Bonnie Camplin, meanwhile, has installed a conspiracy theory "study centre", with five TV sets showing interviews with people who claim to believe in far-fetched theories or have had paranormal experiences, as well as books, leaflets and a photocopier for visitors to use.
Nicole Wermer's display features ten Marcel Breuer tubular steel dining chairs with luxurious fur coats sewn onto the backs as a comment on conspicuous consumption.
And, finally, the architectural collective Assemble launched its own range of DIY homeware – including tiles and doorknobs – based on designs they created for their Liverpool community urban regeneration project.
The group worked with local residents to regenerate housing in the rundown area of Toxteth.
This is the first time the Turner Prize has been won by a collective since its inception in 1984, says the Financial Times. The group has somewhere between 14 and 18 members - and ten of them are trained architects.
Mark Hudson in the Daily Telegraph says Assemble should not have been in the final line-up, although he acknowledges that it is "at least doing something with a value outside its own aesthetic parameters".
He explains: "I don't question the social or architectural value of Assemble's work, but I certainly question its value as art."

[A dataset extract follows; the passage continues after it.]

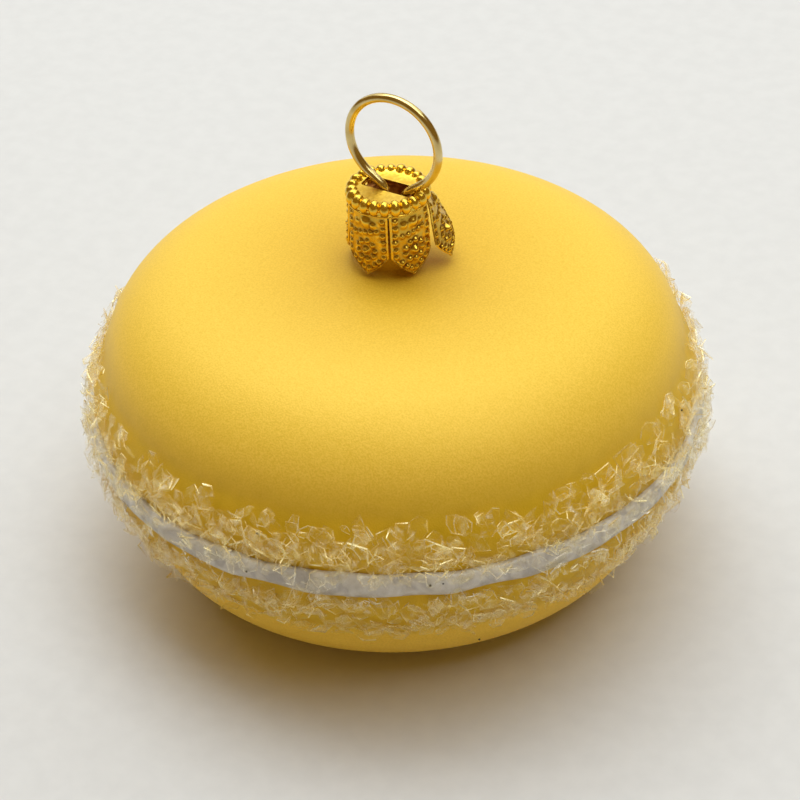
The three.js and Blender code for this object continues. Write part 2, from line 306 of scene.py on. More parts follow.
NECK_BROWN, NECK_AMBER = (0.42, 0.13, 0.03), (0.95, 0.47, 0.13)
bare_neck, tree, shader = new_finish("bare_neck_glass", NECK_BROWN, 0.25)
streaks = grain(tree, 0.9 * MM)
tree.links.new(
    blend_colours(tree, streaks, NECK_BROWN, NECK_AMBER), shader.inputs["Base Color"]
)
blown_glass.data.materials.append(bare_neck)
for face in blown_glass.data.polygons:
    middle = face.center
    if middle.z > NECK_BARE_Z and math.hypot(middle.x, middle.y) < NECK_RADIUS + NECK_FILLET:
        face.material_index = 1
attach(blown_glass, "root")


# White band
# A thick stroke of white enamel laid by brush round the groove between the feet. Its edges
# wander, and the brush has left low waves and a few folds in the skin, greyer in their creases
# as painted shade.
band_low, band_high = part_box("enamel_band")
BAND_Z = (band_low.z + band_high.z) / 2
BAND_RADIUS = band_high.x - 0.1 * MM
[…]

However, Adrian Searle in The Guardian says Assemble's win was down to the fact that they ignored the art market in the first place.
Their victory signifies a larger move away from the gallery into public space, which is becoming ever more privatised, and shows a "revulsion" for the excesses of the art market, says Searle.

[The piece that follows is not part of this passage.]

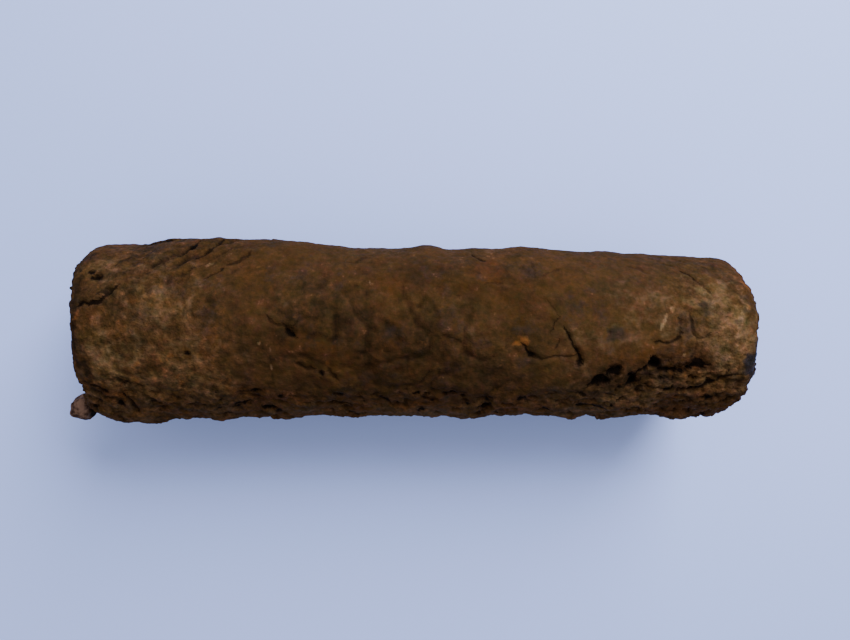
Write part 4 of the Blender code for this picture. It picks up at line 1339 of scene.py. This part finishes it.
@dataclass
class RustedPipe:
    """The pipe with its crust, as one closed mesh round wall and bore.

    Attributes:
        sides: Faces round the pipe.
        crust_rings: Rings of faces along the outside.
        bore_rings: Rings of faces along the bore.
        end_rings: Rings of faces over each end face and its rounded edges.
        wall_middle: Distance from the axis to the middle of the wall.
        end_inset: Distance from each end to where its rays start.
        edge_turns: How far over an end's edge, in radians, a ring counts as
            lying on the end face, and how far as lying on the outside.
        smoothing_rounds: How often the solid's facets are evened out.
        hollow_rounds: How often the relief is averaged to find its hollows.
        hollow_depth: Depth in millimetres that counts as a full hollow.
        finish: What the surface is dressed in.
    """

    sides: int = 284
    crust_rings: int = 276
    bore_rings: int = 32
    end_rings: int = 21
    wall_middle: float = 20.2 * MM
    end_inset: float = 4.6 * MM
    edge_turns: tuple[float, float] = (1.15, 0.55)
    smoothing_rounds: int = 9
    hollow_rounds: int = 10
    hollow_depth: float = 0.45
    finish: CrustFinish = field(default_factory=CrustFinish)

    def __post_init__(self) -> None:
        """Read the solid that the surface is grown over."""
        self.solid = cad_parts[PIPE]
        _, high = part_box(PIPE)
        self.middle = Vector((high.x - PIPE_LENGTH / 2, 0, 0))
        self.tree = BVHTree.FromObject(self.solid, bpy.context.evaluated_depsgraph_get())
        self.middle.y, self.middle.z = self.find_axis()

    def find_axis(self) -> tuple[float, float]:
        """Find the bore's axis from the flat ring at the square end.

        Returns:
            Where the axis lies across and above the floor, in metres.
        """
        points = np.array([vertex.co for vertex in self.solid.data.vertices])
        ring = points[points[:, 0] > points[:, 0].max() - 0.01 * MM]
        middle = (ring.min(axis=0) + ring.max(axis=0)) / 2
        return float(middle[1]), float(middle[2])

    def ring_rays(self) -> tuple[Array, Array, Array, Array]:
        """Where each ring's rays start along the pipe, and where they point.

        Returns:
            Start along the pipe, the ray's radial part, its part along the
            pipe, and how much of each ring lies on the outside.
        """
        half = PIPE_LENGTH / 2 - self.end_inset
        along_crust = np.linspace(-half, half, self.crust_rings, endpoint=False)
        rings = [(start, 1.0, 0.0, 1.0) for start in along_crust]
        for turn in np.linspace(0, np.pi, self.end_rings, endpoint=False):
            share = smooth_step(*self.edge_turns, turn)
            rings.append((half, np.cos(turn), np.sin(turn), share))
        along_bore = np.linspace(half, -half, self.bore_rings, endpoint=False)
        rings += [(start, -1.0, 0.0, 0.0) for start in along_bore]
        for turn in np.linspace(np.pi, 2 * np.pi, self.end_rings, endpoint=False):
            share = smooth_step(*self.edge_turns, 2 * np.pi - turn)
            rings.append((-half, np.cos(turn), np.sin(turn), share))
        starts, radial, axial, outside = np.array(rings).T
        return starts, radial, axial, outside

    def cast(self) -> Array:
        """Find the solid's surface along every ray.

        Returns:
            Points in metres, as rings by sides by X, Y and Z.
        """
        starts, radial, axial, _ = self.ring_rays()
        turns = np.arange(self.sides) * 2 * np.pi / self.sides
        grid = np.zeros((len(starts), self.sides, 3))
        for ring, (start, out, along) in enumerate(zip(starts, radial, axial)):
            room = np.clip(1 - (start + PIPE_LENGTH / 2) / LEAN_FADES_OVER, 0, 1)
            lean = END_LEAN * room * room * (3 - 2 * room)
            for side, turn in enumerate(turns):
                across, height = np.cos(turn), np.sin(turn)
                leaned = start + lean * self.wall_middle * height
                offset = Vector((leaned, self.wall_middle * across, self.wall_middle * height))
                origin = self.middle + offset
                hit = self.tree.ray_cast(origin, Vector((along, out * across, out * height)))[0]
                grid[ring, side] = hit if hit is not None else origin
        return grid

    def smoothed(self, grid: Array) -> Array:
        """Even out the solid's flat facets, most of all on the outside.

        Args:
            grid: The points that the rays hit.

        Returns:
            The smoothed points.
        """
        outside = self.ring_rays()[3][:, None, None]
        # The end faces and the bore keep more of the solid's own shape.
        strength = 0.12 + 0.88 * outside
        for _ in range(self.smoothing_rounds):
            around = (np.roll(grid, 1, 1) + np.roll(grid, -1, 1)) / 2
            lengthwise = (np.roll(grid, 1, 0) + np.roll(grid, -1, 0)) / 2
            grid = grid + 0.5 * strength * (around - grid) + 0.5 * strength * outside * (lengthwise - grid)
        return grid

    def read_ground(self, grid: Array) -> Ground:
        """Describe the grid's points for the relief.

        Args:
            grid: The points in metres.

        Returns:
            Their places on the pipe.
        """
        local = (grid - np.array(self.middle)) / MM
        angle = np.degrees(np.arctan2(local[..., 2], local[..., 1])) % 360
        _, radial, _, outside = self.ring_rays()
        bore = np.repeat(smooth_step(-0.75, -1.0, radial)[:, None], self.sides, 1)
        return Ground(local[..., 0], angle, local, np.repeat(outside[:, None], self.sides, 1), bore)

    @staticmethod
    def outward(grid: Array) -> Array:
        """Find the direction that faces out of the wall at each point.

        Args:
            grid: The points in metres.

        Returns:
            The directions, each of length 1.
        """
        around = np.roll(grid, -1, 1) - np.roll(grid, 1, 1)
        lengthwise = np.roll(grid, -1, 0) - np.roll(grid, 1, 0)
        normal = np.cross(around, lengthwise)
        return normal / np.maximum(np.linalg.norm(normal, axis=-1, keepdims=True), 1e-12)

    @staticmethod
    def blurred(height: Array, rounds: int) -> Array:
        """Average the height over the points round each one.

        Args:
            height: The height of each point.
            rounds: How often it is averaged over the nearest ones.

        Returns:
            The averaged height.
        """
        for _ in range(rounds):
            height = (height + np.roll(height, 1, 0) + np.roll(height, -1, 0)) / 3
            height = (height + np.roll(height, 1, 1) + np.roll(height, -1, 1)) / 3
        return height

    def build(self) -> bpy.types.Object:
        """Build the rusted surface and dress it.

        Returns:
            The new object, which stands for the pipe's solid.
        """
        grid = self.smoothed(self.cast())
        relief = CrustRelief(self.read_ground(grid))
        height = relief.height()
        grid = grid + self.outward(grid) * height[..., None] * MM
        # How deep each place lies in a hollow, where the finish paints shade.
        below = self.blurred(height, self.hollow_rounds) - height
        hollow = smooth_step(0.0, self.hollow_depth, below)
        layers = relief.lay_layers(hollow)
        mesh = self.make_mesh(grid, "rusted_pipe")
        for layer, mask in layers.items():
            mesh.attributes.new(layer.value, "FLOAT", "POINT").data.foreach_set("value", mask.ravel())
        mesh.materials.append(self.finish.material())
        piece = bpy.data.objects.new("rusted_pipe", mesh)
        bpy.context.scene.collection.objects.link(piece)
        return piece

    @staticmethod
    def make_mesh(grid: Array, name: str) -> bpy.types.Mesh:
        """Join a grid that closes both ways into a mesh.

        Args:
            grid: Points as rings by sides by X, Y and Z.
            name: The mesh's name.

        Returns:
            The new mesh, shaded smooth.
        """
        rings, sides = grid.shape[:2]
        ring, side = np.meshgrid(np.arange(rings), np.arange(sides), indexing="ij")
        next_ring, next_side = (ring + 1) % rings, (side + 1) % sides
        corners = ((ring, side), (ring, next_side), (next_ring, next_side), (next_ring, side))
        faces = np.stack([row * sides + column for row, column in corners], axis=-1).reshape(-1, 4)
        mesh = bpy.data.meshes.new(name)
        mesh.from_pydata(grid.reshape(-1, 3).tolist(), [], faces.tolist())
        mesh.shade_smooth()
        mesh.update()
        return mesh


@dataclass
class Pebble:
    """The stone that the rust holds at the pipe's left end.

    Attributes:
        fineness: Rounds of splitting the ball that the stone is shaped from.
        broken_faces: Which way each broken face looks, and its distance from
            the middle as a share of the stone's half size.
        edge_sharpness: How sharply one face runs into the next.
        longest_reach: How far a corner may stand out, in half sizes.
        wave_height: Height of the stone's waves, in millimetres.
        chip_height: Height of its small chips, in millimetres.
        worn_off: Millimetres that the whole surface is set in.
        finish: What the stone is dressed in.
    """

    fineness: int = 5
    broken_faces: tuple[tuple[float, float, float, float], ...] = (
        (-1.0, 0.06, 0.1, 0.9),
        (-0.45, 0.85, 0.2, 0.86),
        (0.1, 1.0, 0.1, 0.95),
        (0.9, 0.3, 0.2, 0.9),
        (0.75, -0.75, 0.1, 0.9),
        (-0.1, -1.0, 0.1, 0.93),
        (-0.35, -0.95, 0.2, 0.92),
        (-0.35, 0.15, 1.0, 0.86),
        (0.5, -0.2, 0.9, 0.84),
        (0.0, -0.7, 0.75, 0.9),
        (0.1, 0.2, -1.0, 0.9),
        (-0.6, -0.3, -0.8, 0.88),
    )
    edge_sharpness: float = 30.0
    longest_reach: float = 1.16
    wave_height: float = 0.35
    chip_height: float = 0.22
    worn_off: float = 0.05
    finish: PebbleFinish = field(default_factory=PebbleFinish)

    def build(self) -> bpy.types.Object:
        """Build the pebble in the space of its solid.

        Returns:
            The new object, which stands for the stone's solid.
        """
        low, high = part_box(STONE)
        half = np.array((high - low) / 2 / MM)
        shape = bmesh.new()
        bmesh.ops.create_icosphere(shape, subdivisions=self.fineness, radius=1)
        ways = np.array([vertex.co for vertex in shape.verts])
        faces = np.array(self.broken_faces)
        looks = faces[:, :3] / np.linalg.norm(faces[:, :3], axis=1, keepdims=True)
        closeness = np.clip(ways @ looks.T, 0.02, None) / faces[:, 3]
        reach = 1 / (closeness**self.edge_sharpness).sum(axis=1) ** (1 / self.edge_sharpness)
        points = ways * np.clip(reach, 0, self.longest_reach)[:, None] * half
        waves = self.wave_height * Noise(51).layered(points, 4, 2)
        chips = self.chip_height * Noise(52).layered(points, 1.5, 2)
        points = points + ways * (waves + chips - self.worn_off)[:, None]
        for vertex, point in zip(shape.verts, points):
            vertex.co = (low + high) / 2 + Vector(point) * MM
        mesh = bpy.data.meshes.new("river_pebble")
        shape.to_mesh(mesh)
        shape.free()
        stain = smooth_step(0.2, 1.1, ways[:, 0] - 0.35 * ways[:, 2])
        mesh.attributes.new(Layer.RUST.value, "FLOAT", "POINT").data.foreach_set("value", stain)
        mesh.materials.append(self.finish.material())
        mesh.shade_smooth()
        piece = bpy.data.objects.new("river_pebble", mesh)
        bpy.context.scene.collection.objects.link(piece)
        return piece


@dataclass
class Studio:
    """Floor, lights and camera, with the camera where the photo's was.

    Attributes:
        camera_place: The camera's place over the floor, in metres.
        camera_tilt: How far it leans forwards, sideways and turns, in degrees.
        focal_length: Focal length of the lens, in millimetres.
        sensor_width: Width of the camera's sensor, in millimetres.
        floor_size: Side of the square floor, in metres.
        floor_colour: The floor's colour, as sRGB hex like the others.
        floor_roughness: The floor's roughness.
        room_colour: Colour of the room's soft light.
        bright_side: Where the room is brightest.
        bright_from: How near to that side the room starts to brighten.
        dim_strength: The room's strength away from it.
        bright_strength: The room's strength at its brightest.
        window_place: Where the window hangs, in metres.
        window_aim: Where it points, in metres.
        window_size: The window's side, in metres.
        window_power: The window's power, in watts.
        window_colour: The window's colour.
    """

    camera_place: Point = (0.56 * MM, 14.74 * MM, 214.61 * MM)
    camera_tilt: Point = (3.3, 1.83, -0.68)
    focal_length: float = 26.68
    sensor_width: float = 36.0
    floor_size: float = 6.0
    floor_colour: str = "#ABC1F7"
    floor_roughness: float = 0.8
    room_colour: str = "#F3F1FF"
    bright_side: Point = (0.5, 0.4, 0.75)
    bright_from: float = -0.15
    dim_strength: float = 0.56
    bright_strength: float = 1.0
    window_place: Point = (0.28, 0.5, 0.48)
    window_aim: Point = (0.02, 0.0, 0.02)
    window_size: float = 0.5
    window_power: float = 12.3
    window_colour: str = "#F2F1FF"

    def build(self) -> None:
        """Build the floor, the lights and the camera."""
        self.build_floor()
        self.build_lights()
        self.build_camera()

    def build_floor(self) -> None:
        """Lay the plain pale floor that the pipe lies on."""
        shape = bmesh.new()
        bmesh.ops.create_grid(shape, x_segments=2, y_segments=2, size=self.floor_size / 2)
        mesh = bpy.data.meshes.new("floor")
        shape.to_mesh(mesh)
        shape.free()
        material = bpy.data.materials.new("matt_white_board")
        material.use_nodes = True
        surface = material.node_tree.nodes["Principled BSDF"]
        surface.inputs["Base Color"].default_value = linear(self.floor_colour)
        surface.inputs["Roughness"].default_value = self.floor_roughness
        mesh.materials.append(material)
        floor = bpy.data.objects.new("floor", mesh)
        bpy.context.scene.collection.objects.link(floor)

    def build_lights(self) -> None:
        """Hang a wide soft window behind the pipe, and light the room softly."""
        world = bpy.data.worlds.new("soft_room")
        world.use_nodes = True
        tree = world.node_tree
        fill = tree.nodes["Background"]
        way = add_node(tree, "ShaderNodeTexCoord").outputs["Generated"]
        toward = Vector(self.bright_side).normalized()
        ways = {0: way, 1: toward}
        facing = add_node(tree, VECTOR_MATH, {"operation": "DOT_PRODUCT"}, ways).outputs["Value"]
        brightens = {0: facing, 1: self.bright_from, 2: 1.0, 3: self.dim_strength, 4: self.bright_strength}
        strength = add_node(tree, MAP_RANGE, None, brightens).outputs[0]
        fill.inputs["Color"].default_value = linear(self.room_colour)
        tree.links.new(strength, fill.inputs["Strength"])
        bpy.context.scene.world = world
        self.hang_window()

    def hang_window(self) -> None:
        """Hang the square window, and turn it towards the pipe."""
        light = bpy.data.lights.new("window", "AREA")
        light.shape = "SQUARE"
        light.size = self.window_size
        light.energy = self.window_power
        light.color = linear(self.window_colour)[:3]
        window = bpy.data.objects.new("window", light)
        aim = Vector(self.window_aim) - Vector(self.window_place)
        window.location = self.window_place
        window.rotation_euler = aim.to_track_quat("-Z", "Y").to_euler()
        bpy.context.scene.collection.objects.link(window)

    def build_camera(self) -> None:
        """Set the camera where the photo was taken from."""
        camera = bpy.data.cameras.new("camera")
        camera.sensor_width = self.sensor_width
        camera.lens = self.focal_length
        camera.clip_start = 0.01
        holder = bpy.data.objects.new("camera", camera)
        forwards, sideways, roll = (np.radians(angle) for angle in self.camera_tilt)
        turned = Matrix.Rotation(roll, 4, "Z") @ Matrix.Rotation(sideways, 4, "Y")
        turned = turned @ Matrix.Rotation(forwards, 4, "X")
        holder.matrix_world = Matrix.Translation(self.camera_place) @ turned.transposed()
        bpy.context.scene.collection.objects.link(holder)
        bpy.context.scene.camera = holder


def attach(piece: bpy.types.Object, node: str) -> None:
    """Let a piece stand for a solid, and report it.

    Args:
        piece: The dressed piece.
        node: The solid's name.
    """
    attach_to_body(piece, "root")
    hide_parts(node)
    LOG.info("%s stands for %s with %d faces", piece.name, node, len(piece.data.polygons))


def main() -> None:
    """Build every piece in order, and note the model's size."""
    logging.basicConfig(level=logging.INFO, format="%(message)s")
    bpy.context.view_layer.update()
    attach(RustedPipe().build(), PIPE)
    attach(Pebble().build(), STONE)
    Studio().build()


if __name__ == "__main__":
    main()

He adds: "Their structure that was on show at this year's Turner exhibition must be seen not as a work, but as a model of work that takes place elsewhere; not in the art world, but the world itself."
"Is it art?" asks Will Gompertz, the BBC's arts editor. "Does it matter? If somebody turning on and off lights can win the Turner Prize, why shouldn't somebody trying to re-energise a neglected part of an inner city win?"
The Turner Prize 2015 exhibition will be held in Tramway, Glasgow until 17 January.